Ditambahkan Nonot, dengan mengubah dakwaan menjadi bernuansa ‘PT IM2 telah menggunakan frekuensi milik Indosat”, maka berarti JPU mendakwa PT IM2 menggunakan pita frekuensi yang telah dibayar lunas biaya BHP-frekuensinya oleh PT Indosat dan secara teknis JPU mendakwa PT IM2 telah membangun jaringan seluler pada pita frekuensi 2.1GHz yang dialokasikan untuk PT Indosat, yang berarti pula mendakwa PT Indosat tidak membangun/mengoperasikan jaringan seluler 3G. "Perhatikan dengan cermat bahwa pita frekuensi yang digunakan oleh Jaringan seluler 3G milik Indosat ini telah dibayar lunas BHP-frekuensinya. Maka sungguh tidak dapat dibenarkan bila negara mewajibkan Indosat-group untuk membayar sekali lagi 1,3 trilyun Rupiah BHP-frekuensi. Indosat telah membayar lunas BHP-frekuensi, maka tidak ada lagi isu kurang-bayar sebesar 1,3 trilyun itu dan dakwaan bergeser menjadi pengalihan izin penggunaan frekuensi oleh PT Indosat kepada PT IM2. Subyek hukum pun berubah dari PT IM2 menjadi beralih ke PT Indosat dengan perkara pelanggaran administrasi," tegasnya.
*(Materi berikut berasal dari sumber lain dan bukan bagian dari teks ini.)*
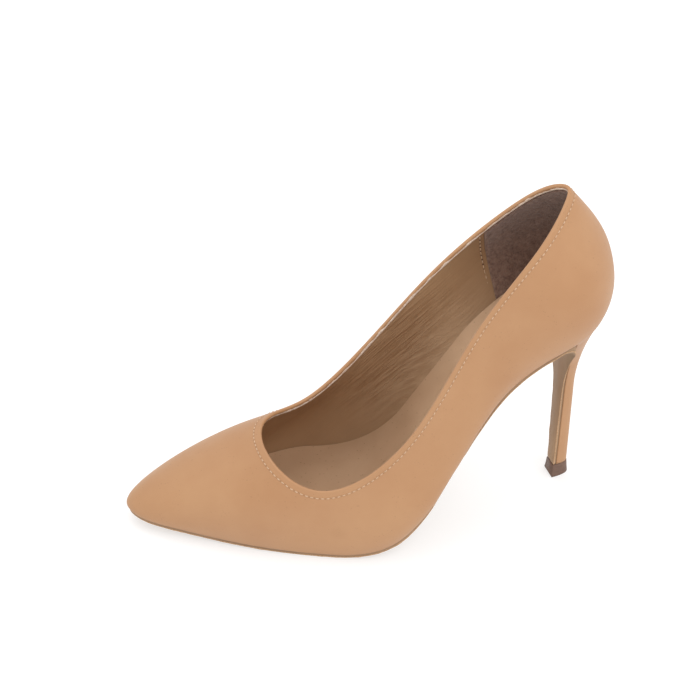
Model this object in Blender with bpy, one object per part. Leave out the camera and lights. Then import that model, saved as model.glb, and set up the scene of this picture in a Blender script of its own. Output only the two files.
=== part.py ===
"""Stiletto pump for the left foot: upper, insole, outsole, covered heel and top piece.

The shoe is worked out in millimetres on a straight last and then swung onto the last's curved
centre line. On the straight last s runs from heel to toe, y to the outside of the foot and z up.
In the model +X points to the toe, +Y to the wearer's left and +Z up, with the origin on the
floor under the middle of the shoe.
"""
import math

import bmesh
import bpy
import numpy as np

MM = 0.001

# Overall sizes
LENGTH = 218.0  # reference line behind the heel to the toe
HEEL_HEIGHT = 93.5  # feather edge above the floor at the back of the seat
BALL_WIDTH = 71.8
WAIST_WIDTH = 44.7
SEAT_WIDTH = 46.3
TOE_WIDTH = 28.4
COUNTER_HEIGHT = 60.0  # topline above the feather edge at the back
SWING = 11.0  # degrees between the heel's axis and the line to the toe

# Walls and the gap between pieces
WALL = 1.7
INSOLE = 2.6
SOLE = 2.0
FLAP = 1.2
GAP = 0.3
SOLE_INSET = 0.8
HEEL_INSET = 0.35
TOE_ROOM = 3.8  # insole stops short of the upper's toe
LIP = 0.45  # rise of the wall's rounded top edge, as a share of WALL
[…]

Dengan begitu, kata Nonot, maka alur pembuktiannya pun harus berubah. "Yaitu, memeriksa apakah benar PT IM2 yang membangun jaringan seluler 3G di pita 2.1GHz? Apakah terbukti di pengadilan bahwa PT IM2 yang membangun ribuan BTS yang memerlukan modal trilyunan itu? Hal ini mudah dibuktikan dengan cara mengaudit aset dan laporan keuangan dari PT IM2. Adakah investasi berupa pembangunan jaringan seluler 3G sejak 2006 hingga sekarang ini?. Seluruh pelaku usaha telekomunikasi dan masyarakat pengguna pasti mengetahui bahwa tidak pernah ada jaringan seluler 3G milik IM2. Apakah ini semua sudah dibuktikan di pengadilan? Sungguh tidak lazim induk perusahaan mengalihkan penggunaan frekuensi kepada anak perusahaannya dengan motivasi bisnis yang tidak jelas dengan melanggar berat regulasi," jelas Nonot.
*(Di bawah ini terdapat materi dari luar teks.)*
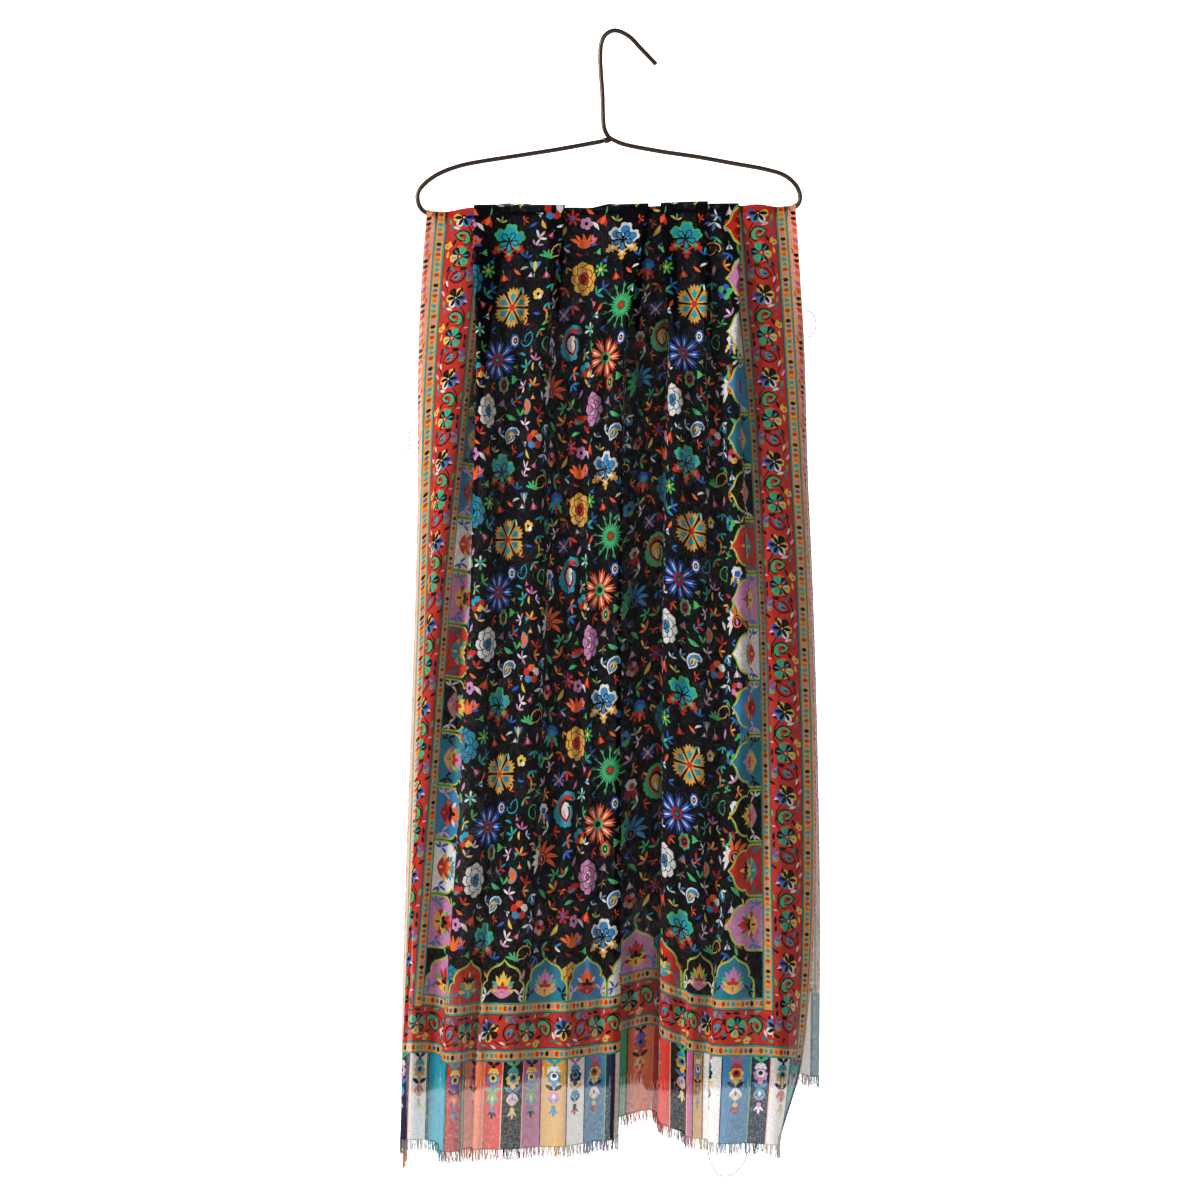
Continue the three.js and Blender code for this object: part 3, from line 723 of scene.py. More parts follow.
EDGE, BEADS, RED = 10.0, 12.5, 37.0
BAND = EDGE + 2 * BEADS + RED  # 72 mm from the edge to the arches
STRIPES = 92.0  # from the hem to the first row of beads
END = STRIPES + 2 * BEADS + RED  # from the hem to the arches
ARCH_TALL = 46.0
SIDE_PITCH, END_PITCH = 57.5, 54.8
BEAD_PITCH = 5.43
BEAD_DYES = ("blue", "black", "pink", "red", "teal", "teal", "orange", "red")


def box(x0, y0, x1, y1):
    """An upright rectangle between two corners."""
    return np.array([(x0, y0), (x1, y0), (x1, y1), (x0, y1)], float)


def bead_band(x0, x1):
    """Ochre between dark and teal lines, with a row of oval beads whose dyes repeat by eights."""
    shape = [("ochre", box(x0, 0, x1, BEADS))]
    for y in (0.0, BEADS - 2.1):
        shape += [("petrol", box(x0, y, x1, y + 2.1)), ("green", box(x0, y + 0.75, x1, y + 1.35))]
    first, last = math.ceil(x0 / BEAD_PITCH), math.floor(x1 / BEAD_PITCH)
    for k in range(first, last):
        dye = BEAD_DYES[k % len(BEAD_DYES)]
        bead = disc(2.2, 3.1, 6 if k % 2 else 4) + ((k + 0.5) * BEAD_PITCH, BEADS / 2)
        shape.append((dye, bead))
    return shape


RED_REPEAT = 89.0
EDGE_REPEAT = 46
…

Karena tu, Nonot menandaskan bahwa peran tersangka Indar Atmanto dalam dakwaan baru ini menjadi kabur, namun JPU tetap menuntut amat berat. "Ada apa ini? Kiranya peristiwa drama penegakan hukum ini memberikan pelajaran yang berharga kepada kita semua," tanya Nonot dalam.